Kedua adalah lewat pencabutan UU Cipta Kerja lewat pembentukan undang-undang lain. Terakhir adalah penerbitan Perppu, yang kini menjadi pilihan dari pemerintahan Presiden Joko Widodo (Jokowi).

Keputusan pemerintah dalam menerbitkan Perppu Cipta Kerja disebutnya bisa sesuai atau tidak sesuai dengan Putusan MK Nomor 91/PUU-XII/2021. Sebab berdasarkan Putusan MK Nomor 138/PUU-VIII/2009, penerbitan perppu harus berlandaskan kegentingan memaksa.

Ada tiga parameter kegentingan untuk menerbitkan perppu, yakni kebutuhan mendesak untuk menyelesaikan masalah secara cepat dan adanya kekosongan hukum. Parameter terakhir, kondisi hukum tidak dapat diatasi dengan membuat undang-undang secara prosedur biasa.

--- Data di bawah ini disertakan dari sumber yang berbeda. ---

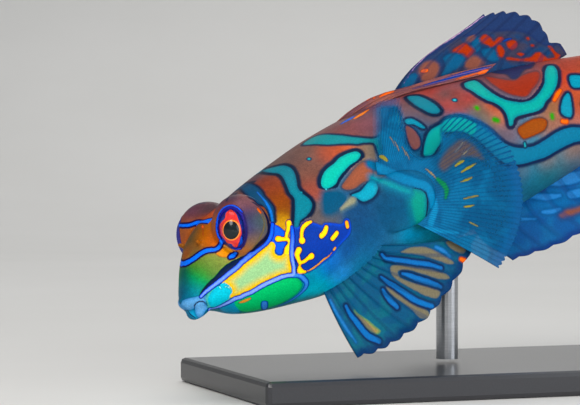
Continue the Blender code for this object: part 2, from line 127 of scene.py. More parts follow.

“Dalam konteks hukum tata negara, Perppu Cipta Kerja menurut saya dari segi batu uji Pasal 22 UUD kaitannya dengan kegentingan memaksa, kemudian teknis penyusunan, kesesuaian dengan putusan MK 91/2021, kesesuaian dengan putusan MK 38/2009, ini (penerbitan perppu) sudah tepat,” ujar Ahmad dalam rapat dengar pendapat umum (RDPU) tentang Perppu Cipta Kerja dengan Badan Legislasi (Baleg) DPR, Selasa (14/2) malam.